### DIRECTIONS
Starting at the first line of the data below, write out each line exactly until you reach the line containing "zinc, makePanelScrew(x, y)));", and include that line too.

— begin SOURCE MATERIAL —

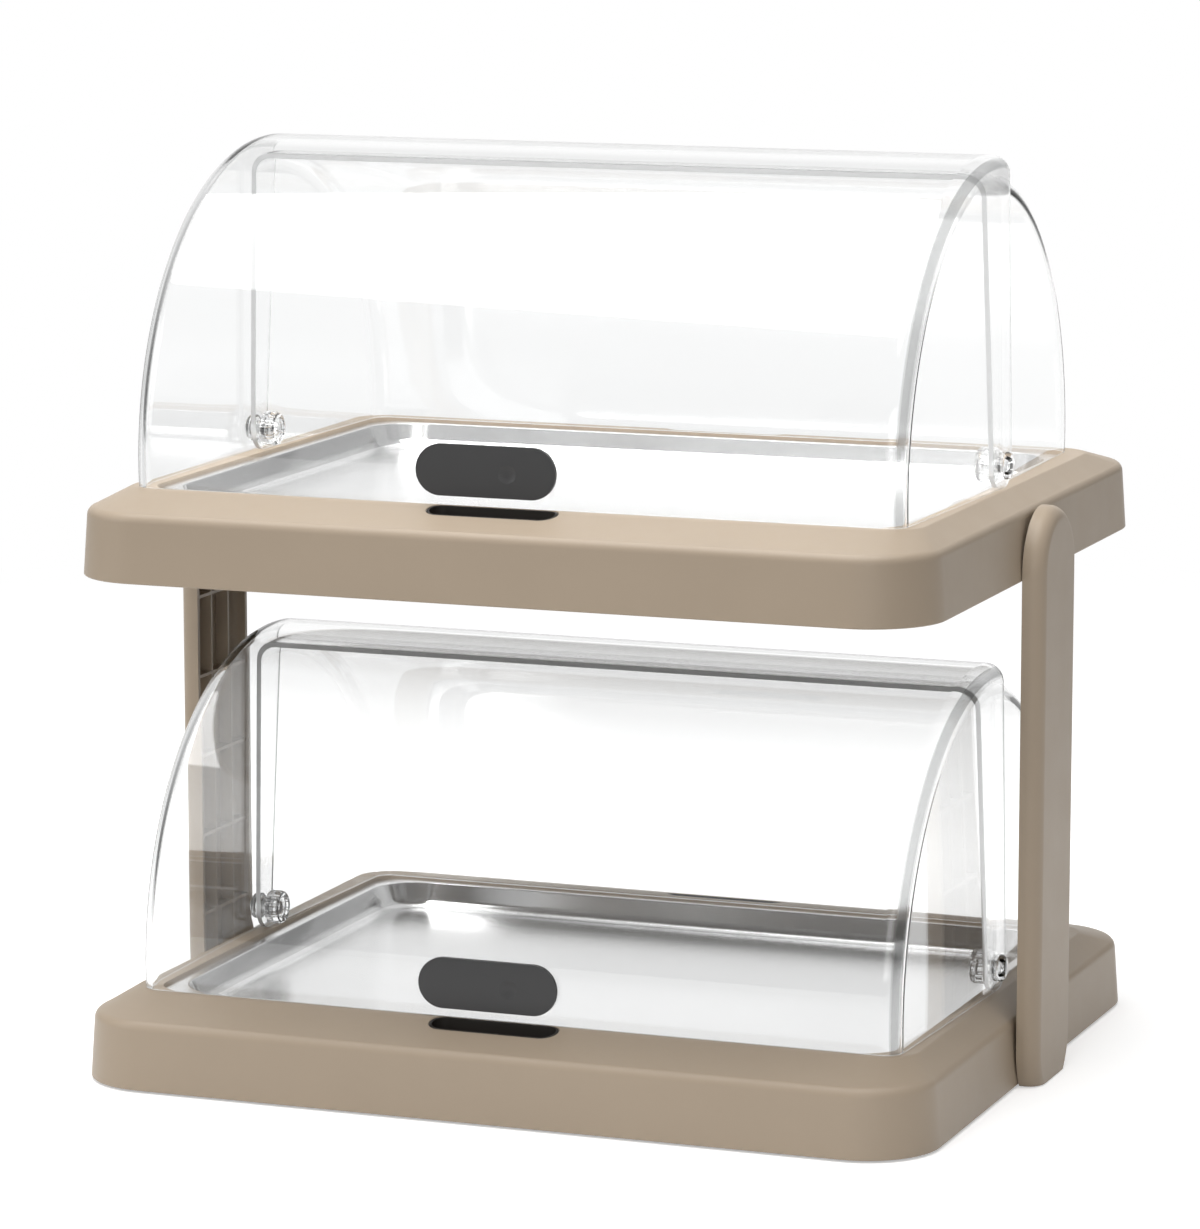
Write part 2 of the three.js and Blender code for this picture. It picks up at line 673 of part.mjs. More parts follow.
function addTier(name, level) {
  const tier = new THREE.Group();
  tier.position.z = footProud + level * tierSpacing;
  display.add(tier);
  addPiece(tier, `${name}_base`, beige, makeBase());
  addPiece(tier, `${name}_bottom_panel`, beige, makePanel(level === 0));
  addPiece(tier, `${name}_front_finger_cup`, darkPlastic, makeFingerCup(-1, frontSlotShift));
  addPiece(tier, `${name}_rear_finger_cup`, darkPlastic, makeFingerCup(1, rearSlotShift));
  addPiece(tier, `${name}_tray`, steel, makeTray());
  for (const [sideName, side] of [['left', -1], ['right', 1]]) {
    addPiece(tier, `${name}_${sideName}_cold_pack`, packPlastic, makePack(side));
    addPiece(tier, `${name}_${sideName}_pack_cap`, capPlastic, makeCap(side));
  }
  fourCorners(panelScrewX, panelScrewY).forEach(([x, y], corner) =>
    addPiece(tier, `${name}_panel_screw_${corner + 1}`, zinc, makePanelScrew(x, y)));

  const hinge = new THREE.Group();
  hinge.position.z = pivotHeight;
  tier.add(hinge);
  addPiece(hinge, `${name}_front_cover`, clear, makeShell(-1, coverRadius, coverHalfWidth));
  addPiece(hinge, `${name}_rear_cover`, clear, makeShell(1, rearRadius, rearHalfWidth));
  addPiece(hinge, `${name}_thumb_plate`, darkPlastic, makePlate());
  for (const [sideName, side] of [['left', -1], ['right', 1]]) {
    addPiece(hinge, `${name}_${sideName}_hinge_pin`, clear, makePin(side));
    addPiece(hinge, `${name}_${sideName}_hinge_knob`, clear, makeKnob(side));
  }
}

addTier('lower', 0);
addTier('upper', 1);
for (const [sideName, side] of [['left', -1], ['right', 1]]) {
  addPiece(display, `${sideName}_column`, beige, makeColumn(side));
  columnScrewPlaces.forEach(([y, z], place) =>
    addPiece(display, `${sideName}_column_screw_${place + 1}`, zinc, makeColumnScrew(side, y, z)));
}
fourCorners(footX, footY).forEach(([x, y], corner) => {
  const foot = addPiece(display, `rubber_foot_${corner + 1}`, rubber, makeFoot(x, y));
  foot.position.z = footProud;
});

export default display;
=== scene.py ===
"""Chilled roll-top display with two tiers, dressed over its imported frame."""

import math

import bmesh
import bpy
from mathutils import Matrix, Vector


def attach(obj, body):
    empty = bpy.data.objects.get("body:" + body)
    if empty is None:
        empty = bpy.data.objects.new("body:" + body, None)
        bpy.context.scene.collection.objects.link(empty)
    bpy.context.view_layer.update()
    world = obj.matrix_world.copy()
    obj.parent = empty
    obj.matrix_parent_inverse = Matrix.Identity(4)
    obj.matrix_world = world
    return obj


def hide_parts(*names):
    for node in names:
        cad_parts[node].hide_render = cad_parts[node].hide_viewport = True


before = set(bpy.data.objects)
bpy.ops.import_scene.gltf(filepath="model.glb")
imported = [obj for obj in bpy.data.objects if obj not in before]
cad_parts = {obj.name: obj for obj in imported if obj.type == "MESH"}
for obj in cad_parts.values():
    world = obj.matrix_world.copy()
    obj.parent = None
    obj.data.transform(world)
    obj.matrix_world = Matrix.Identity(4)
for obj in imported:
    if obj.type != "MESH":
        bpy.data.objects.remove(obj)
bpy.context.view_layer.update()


# The picture: a white studio table seen from the front right and slightly above, under one
# large soft box overhead, a smaller one at the left and a weak fill from the camera's side.
# The room behind the camera is dimmer, which the steel and the clear covers pick up.
CAMERA_PLACE = (0.9615, -2.5517, 0.6733)
CAMERA_TURN = 20.85
CAMERA_PITCH = -9.449
CAMERA_LENS = 160.26

camera_data = bpy.data.cameras.new("camera")
camera_data.sensor_width = 36
camera_data.lens = CAMERA_LENS
camera_data.clip_end = 50
camera = bpy.data.objects.new("camera", camera_data)
camera.location = CAMERA_PLACE
camera.rotation_euler = (math.radians(90 + CAMERA_PITCH), 0, math.radians(CAMERA_TURN))
scene = bpy.context.scene
scene.collection.objects.link(camera)
scene.camera = camera
scene.view_settings.view_transform = "Standard"


LAMP_TARGET = (0, 0, 0.2)


def soft_box(name, place, size, power):
    """Area lamp of the given width and height, aimed at the display."""
    lamp = bpy.data.lights.new(name, "AREA")
    lamp.shape = "RECTANGLE"
    lamp.size, lamp.size_y = size
    lamp.energy = power
    box = bpy.data.objects.new(name, lamp)
    box.location = place
    aim = Vector(LAMP_TARGET) - Vector(place)
    box.rotation_euler = aim.to_track_quat("-Z", "Y").to_euler()
    scene.collection.objects.link(box)


soft_box("overhead_box", place=(-0.2, -0.3, 2.2), size=(2.4, 2.0), power=62)
soft_box("left_box", place=(-2.0, -1.6, 1.2), size=(1.2, 1.6), power=15)
soft_box("front_fill", place=(0.9, -2.6, 0.9), size=(1.6, 1.2), power=12)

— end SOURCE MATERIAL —

### EXERCISE ANSWER
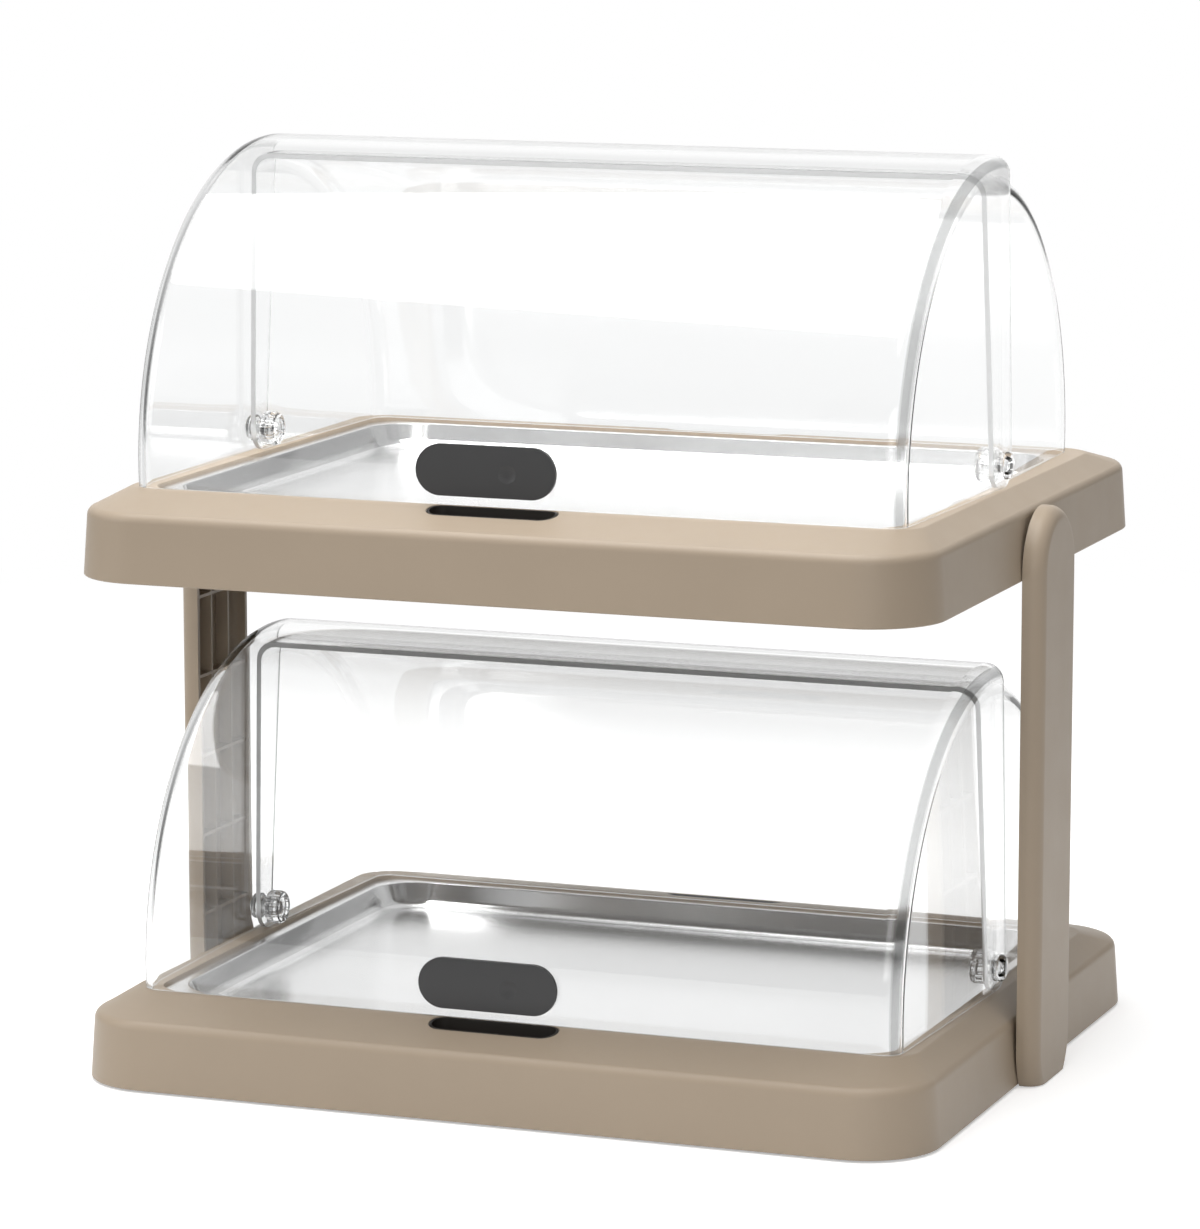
Write part 2 of the three.js and Blender code for this picture. It picks up at line 673 of part.mjs. More parts follow.
function addTier(name, level) {
  const tier = new THREE.Group();
  tier.position.z = footProud + level * tierSpacing;
  display.add(tier);
  addPiece(tier, `${name}_base`, beige, makeBase());
  addPiece(tier, `${name}_bottom_panel`, beige, makePanel(level === 0));
  addPiece(tier, `${name}_front_finger_cup`, darkPlastic, makeFingerCup(-1, frontSlotShift));
  addPiece(tier, `${name}_rear_finger_cup`, darkPlastic, makeFingerCup(1, rearSlotShift));
  addPiece(tier, `${name}_tray`, steel, makeTray());
  for (const [sideName, side] of [['left', -1], ['right', 1]]) {
    addPiece(tier, `${name}_${sideName}_cold_pack`, packPlastic, makePack(side));
    addPiece(tier, `${name}_${sideName}_pack_cap`, capPlastic, makeCap(side));
  }
  fourCorners(panelScrewX, panelScrewY).forEach(([x, y], corner) =>
    addPiece(tier, `${name}_panel_screw_${corner + 1}`, zinc, makePanelScrew(x, y)));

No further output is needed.